Input material:
■ ■ ■ ■ ■ ■ ■
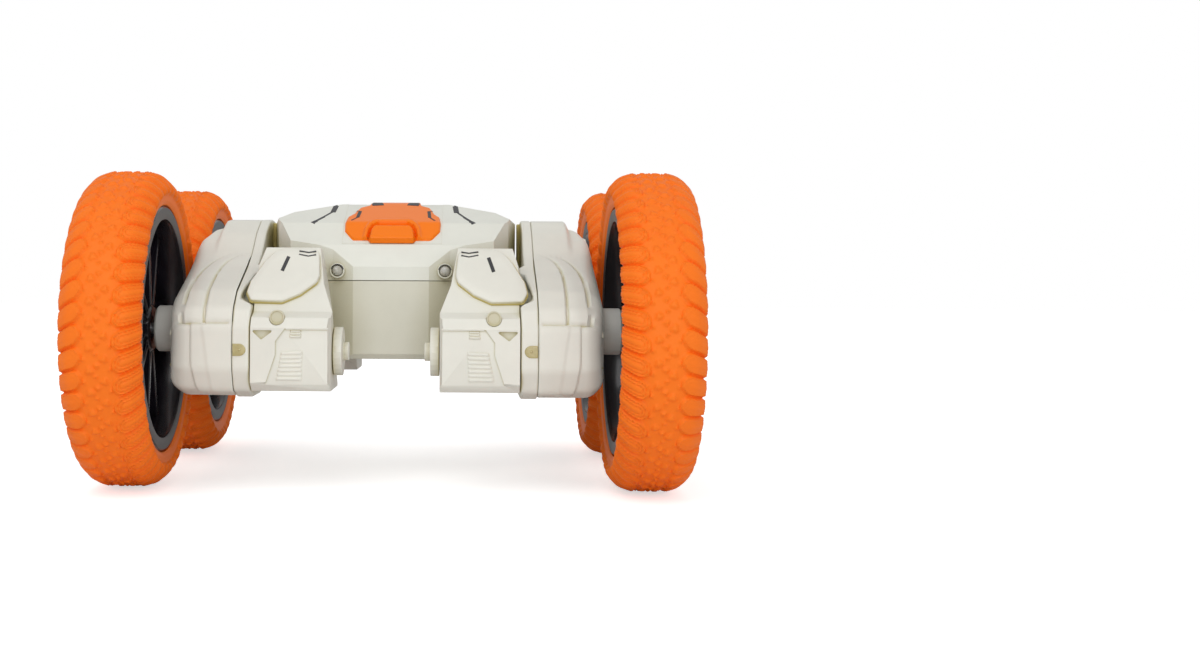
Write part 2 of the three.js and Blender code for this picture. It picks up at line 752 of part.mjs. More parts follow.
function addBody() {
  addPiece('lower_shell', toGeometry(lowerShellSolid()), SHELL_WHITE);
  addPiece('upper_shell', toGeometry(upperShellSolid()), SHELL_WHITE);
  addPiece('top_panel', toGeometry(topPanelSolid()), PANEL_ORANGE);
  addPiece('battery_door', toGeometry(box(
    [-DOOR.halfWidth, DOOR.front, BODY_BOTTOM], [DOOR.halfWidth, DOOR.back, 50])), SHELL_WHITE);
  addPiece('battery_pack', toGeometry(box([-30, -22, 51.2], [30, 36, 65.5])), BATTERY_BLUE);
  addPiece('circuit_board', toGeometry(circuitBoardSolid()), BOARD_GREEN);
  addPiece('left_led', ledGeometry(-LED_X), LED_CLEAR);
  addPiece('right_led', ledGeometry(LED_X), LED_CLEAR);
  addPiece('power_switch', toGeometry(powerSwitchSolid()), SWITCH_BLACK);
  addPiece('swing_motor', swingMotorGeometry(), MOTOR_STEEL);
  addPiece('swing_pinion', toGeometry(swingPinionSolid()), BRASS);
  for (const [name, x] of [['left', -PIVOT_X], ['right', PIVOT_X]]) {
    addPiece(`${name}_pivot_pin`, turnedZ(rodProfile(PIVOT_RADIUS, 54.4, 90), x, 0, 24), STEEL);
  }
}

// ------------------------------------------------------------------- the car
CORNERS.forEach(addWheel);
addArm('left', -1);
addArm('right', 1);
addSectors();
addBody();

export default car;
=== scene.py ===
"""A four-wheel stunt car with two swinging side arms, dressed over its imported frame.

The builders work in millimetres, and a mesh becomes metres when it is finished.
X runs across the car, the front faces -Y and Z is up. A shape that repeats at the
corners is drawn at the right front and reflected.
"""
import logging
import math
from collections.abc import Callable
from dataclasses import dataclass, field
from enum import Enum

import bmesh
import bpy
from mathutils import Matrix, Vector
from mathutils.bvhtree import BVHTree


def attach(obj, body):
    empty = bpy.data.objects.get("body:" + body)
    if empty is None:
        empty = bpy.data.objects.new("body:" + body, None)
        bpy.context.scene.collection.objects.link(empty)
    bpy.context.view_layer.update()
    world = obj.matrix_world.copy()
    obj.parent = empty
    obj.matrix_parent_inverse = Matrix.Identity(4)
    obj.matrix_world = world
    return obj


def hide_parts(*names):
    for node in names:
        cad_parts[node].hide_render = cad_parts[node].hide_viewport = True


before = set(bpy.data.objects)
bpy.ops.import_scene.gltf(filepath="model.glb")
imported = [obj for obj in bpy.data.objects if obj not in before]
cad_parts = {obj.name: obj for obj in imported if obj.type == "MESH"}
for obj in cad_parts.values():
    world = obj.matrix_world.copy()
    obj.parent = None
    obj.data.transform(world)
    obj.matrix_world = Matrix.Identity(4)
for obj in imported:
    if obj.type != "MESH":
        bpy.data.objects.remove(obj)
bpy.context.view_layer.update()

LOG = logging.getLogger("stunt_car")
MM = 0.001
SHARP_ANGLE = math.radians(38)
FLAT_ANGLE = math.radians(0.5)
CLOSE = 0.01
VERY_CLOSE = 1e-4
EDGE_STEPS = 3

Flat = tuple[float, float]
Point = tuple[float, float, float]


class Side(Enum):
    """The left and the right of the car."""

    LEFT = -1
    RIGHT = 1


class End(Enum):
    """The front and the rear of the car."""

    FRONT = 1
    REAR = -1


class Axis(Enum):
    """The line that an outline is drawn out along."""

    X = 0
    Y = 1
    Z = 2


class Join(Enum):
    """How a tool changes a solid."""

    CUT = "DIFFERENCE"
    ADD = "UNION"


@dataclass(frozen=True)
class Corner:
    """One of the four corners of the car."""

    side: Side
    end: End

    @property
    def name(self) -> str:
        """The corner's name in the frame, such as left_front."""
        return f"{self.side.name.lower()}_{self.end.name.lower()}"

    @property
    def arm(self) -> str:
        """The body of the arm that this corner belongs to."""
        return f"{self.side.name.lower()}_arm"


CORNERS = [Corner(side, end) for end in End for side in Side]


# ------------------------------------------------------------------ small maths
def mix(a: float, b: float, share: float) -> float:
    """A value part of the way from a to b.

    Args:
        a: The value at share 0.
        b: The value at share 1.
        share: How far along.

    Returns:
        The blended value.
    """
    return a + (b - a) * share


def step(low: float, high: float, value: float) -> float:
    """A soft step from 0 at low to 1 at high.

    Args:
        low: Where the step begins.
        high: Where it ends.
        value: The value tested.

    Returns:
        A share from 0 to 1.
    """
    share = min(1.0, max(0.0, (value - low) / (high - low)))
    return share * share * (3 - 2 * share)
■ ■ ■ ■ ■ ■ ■
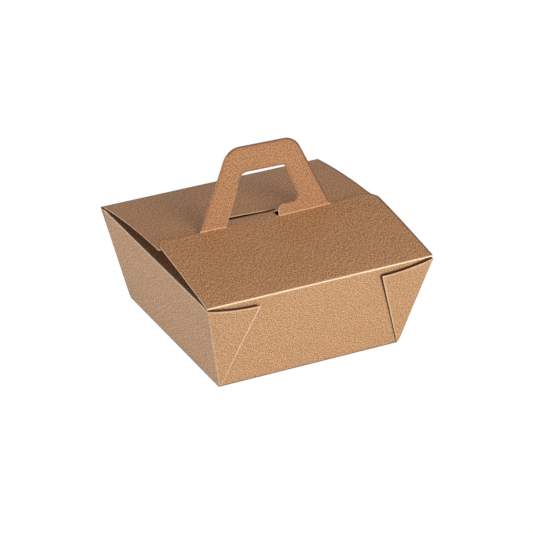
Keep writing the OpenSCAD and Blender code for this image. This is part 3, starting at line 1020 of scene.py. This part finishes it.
■ ■ ■ ■ ■ ■ ■
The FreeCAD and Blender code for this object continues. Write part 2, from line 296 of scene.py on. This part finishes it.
■ ■ ■ ■ ■ ■ ■
Short task:
Repeat word for word the stretch of lines from the one with "addPiece('right_led', ledGeometry(LED_X), LED_CLEAR);" down to the one with "cad_parts[node].hide_render = cad_parts[node].hide_viewport", both included.

Answer to this exercise:
  addPiece('right_led', ledGeometry(LED_X), LED_CLEAR);
  addPiece('power_switch', toGeometry(powerSwitchSolid()), SWITCH_BLACK);
  addPiece('swing_motor', swingMotorGeometry(), MOTOR_STEEL);
  addPiece('swing_pinion', toGeometry(swingPinionSolid()), BRASS);
  for (const [name, x] of [['left', -PIVOT_X], ['right', PIVOT_X]]) {
    addPiece(`${name}_pivot_pin`, turnedZ(rodProfile(PIVOT_RADIUS, 54.4, 90), x, 0, 24), STEEL);
  }
}

// ------------------------------------------------------------------- the car
CORNERS.forEach(addWheel);
addArm('left', -1);
addArm('right', 1);
addSectors();
addBody();

export default car;
=== scene.py ===
"""A four-wheel stunt car with two swinging side arms, dressed over its imported frame.

The builders work in millimetres, and a mesh becomes metres when it is finished.
X runs across the car, the front faces -Y and Z is up. A shape that repeats at the
corners is drawn at the right front and reflected.
"""
import logging
import math
from collections.abc import Callable
from dataclasses import dataclass, field
from enum import Enum

import bmesh
import bpy
from mathutils import Matrix, Vector
from mathutils.bvhtree import BVHTree


def attach(obj, body):
    empty = bpy.data.objects.get("body:" + body)
    if empty is None:
        empty = bpy.data.objects.new("body:" + body, None)
        bpy.context.scene.collection.objects.link(empty)
    bpy.context.view_layer.update()
    world = obj.matrix_world.copy()
    obj.parent = empty
    obj.matrix_parent_inverse = Matrix.Identity(4)
    obj.matrix_world = world
    return obj


def hide_parts(*names):
    for node in names:
        cad_parts[node].hide_render = cad_parts[node].hide_viewport = True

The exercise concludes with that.